Thank God for the opportunity to edit!

You can’t get to a place of confidence by thinking about it or planning it. You gain the most confidence by doing it. Action helps stop fear and doubt.
— Editor Angela James

3. Believe in yourself

Imposter syndrome and the fear that we’re a one-hit wonder plagues many writers. That fear intensifies as more people – readers, agents, editors, book bloggers – look over our shoulders.

“You have to do a series of ignoring them for a time and purging negativity. Take what they say, use if it you agree but let go of the rest,” said best-selling romantic suspense author Tracee Lydia Garner. “We allow things into our psyche like residue and think about them at length. Residue is something that is often stubborn and needs scrubbing. Folks, impressions, thoughts, really do take up too much residence and yet we let them drive the moving truck to our brain… We don't often take the time to evict, we just let folks hang out eating our popcorn, wine and cheese.”

When I got my revisions back from my editor and knew I had to re-invent that book in 30 days, the one thing I wouldn’t allow myself to do was cry. If I started, I was afraid I wouldn’t stop. What I did was tell myself over and over again: You’re a professional. You can do this.

You’re a professional. You can do this.

Whether the first book you published was the first one you’d ever written or whether you had eight books (cough, cough) under your bed, you did something the majority of people don’t: You finished a book. You figured out plot, characters, love scenes, a dramatic high, the black moment low, and the HEA. You sat your ass in the chair and did the hard work.

I promise, you can do it again.

4. Rely on your resources

When a book starts going off the rails, the last thing you want to do is show it to other people. But those other people – beta readers, your agent, and most importantly, your editor – are exactly who you need to lean on for help.

Award-winning romance author Alexis Daria said: “I wish I’d asked for more support from my editor when I was stuck or didn’t know something.”

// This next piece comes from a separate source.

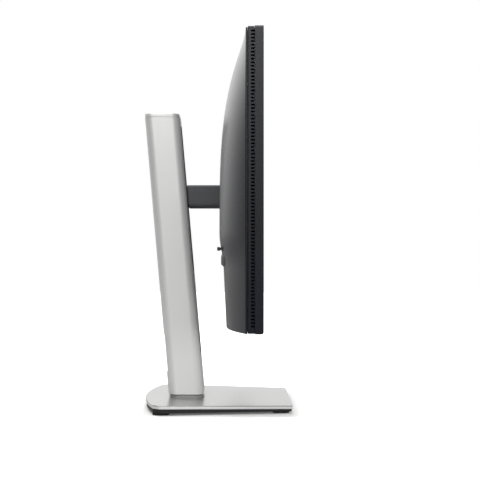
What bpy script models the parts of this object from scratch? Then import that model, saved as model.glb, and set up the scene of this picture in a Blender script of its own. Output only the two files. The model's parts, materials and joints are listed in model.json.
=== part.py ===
"""Computer monitor on a height-adjustable stand, built as separate sub-parts.

The screen faces -Y, +X is to the viewer's right and +Z is up. The origin is on the desk, at the
centre of the whole footprint. All lengths are in metres.
"""

import math

import bmesh
import bpy
from mathutils import Matrix, Vector

# Clearances
GAP = 0.0003
HEAD_CENTRE_Z = 0.2595

# Panel: outline, and the depths of its layers from the screen (-Y) to the back
PANEL_HALF_WIDTH = 0.2689
PANEL_BOTTOM = 0.1096
PANEL_TOP = 0.4236
PANEL_MIDDLE_Z = (PANEL_BOTTOM + PANEL_TOP) / 2
PANEL_FRONT = -0.0493
FRONT_FRAME_BACK = -0.0402
FRONT_FRAME_WALL = 0.0014
CORNER_RADIUS = 0.002
FRONT_EDGE_RADIUS = 0.0025  # the round along the bottom of the panel's front
CHIN_TOP = 0.1210
GLASS_FRONT = PANEL_FRONT + 0.0006

# Middle frame and its vents
MIDDLE_FRONT = FRONT_FRAME_BACK + GAP
MIDDLE_BACK = -0.0331
MIDDLE_INSET = 0.0006
MIDDLE_WALL = 0.0018
VENT_COUNT = 85
VENT_PITCH = 0.003574
VENT_HEIGHT = 0.0020
VENT_DEPTH = 0.0043
VENT_FIRST_Z = 0.1178

# Rear cover: a crowned shell that starts at the seam behind the middle frame
COVER_HALF_WIDTH = 0.2672
COVER_BOTTOM = 0.1099
COVER_TOP = 0.4218
COVER_FRONT = MIDDLE_BACK + GAP
COVER_SEAM = COVER_FRONT + 0.0003
COVER_CROWN = 0.0289
COVER_RIM = 0.0015
CROWN_FROM_TOP = 0.225
CROWN_TOP_POWER = 3.75
CROWN_FROM_SIDE = 0.090
STEP_TOP_Z = 0.2125
STEP_HEIGHT = 0.038
STEP_DEPTH = 0.0046
LOWER_SLOPE = 0.0467
COVER_WALL = 0.0024

# Stand pocket in the rear cover, with the plate and hinge inside it
POCKET_HALF = 0.062
POCKET_FLOOR = -0.0259
POCKET_RADIUS = 0.008
ATTACH_HALF = 0.0595
ATTACH_BACK = -0.0208
TILT_Y = -0.0094
LUG_RADIUS = 0.006
SHAFT_RADIUS = 0.003
BRACKET_RADIUS = 0.038
PIVOT_RADIUS = 0.008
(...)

My editor told me repeatedly that sophomore books were tough, and although I was too much of a chicken to show her the tough stuff, knowing that I wasn’t the first author in her talented cadre that experienced difficulty was helpful.

I did show the book to beta readers. Romance author Cate Tayler and romance lover and life coach Wendy Reed were instrumental in helping me figure out what wasn’t working. When working with beta readers, be very clear about what you want their insight on. I asked specific questions about areas that I felt were weak, and they gave focused answers. If you’re already feeling shaky about a book, getting advice you don’t need can push you further from clarity.

5. Know you’re not alone

“I think many authors hit a moment when they start to believe they only had one story in them, that they can’t possibly write a second book, and that the second book is going to be awful when they do finish it,” said Angela James. “That’s just not true, it’s just a function of nerves, imposter syndrome, putting too much weight on reviews, comparing yourself to your fellow authors, and basically forgetting to focus on all the great things about you-as-a-writer instead of focusing on fears, expectations and doubts.”

I’ve always felt like a distinctive person, a unique individual. I’m sure you do, too. But I’ve been ASTONISHED during this journey how often my writer insecurities are echoed by other authors. Multi-published authors. New York Times bestselling authors. BIG authors. I was once at an event when Eloisa James talked about feeling imposter syndrome.

So this feeling that your first book was a fluke – it’s not just you. It’s part of the process. But how do you get past it?

Keep writing. Keep writing. Keep writing,” said Angela James. “You can’t get to a place of confidence by thinking about it or planning it. You gain the most confidence by doing it. Action helps stop fear and doubt. And even when the fear and doubt are still there, if you keep writing, at least you’re moving forward and not staying stuck!”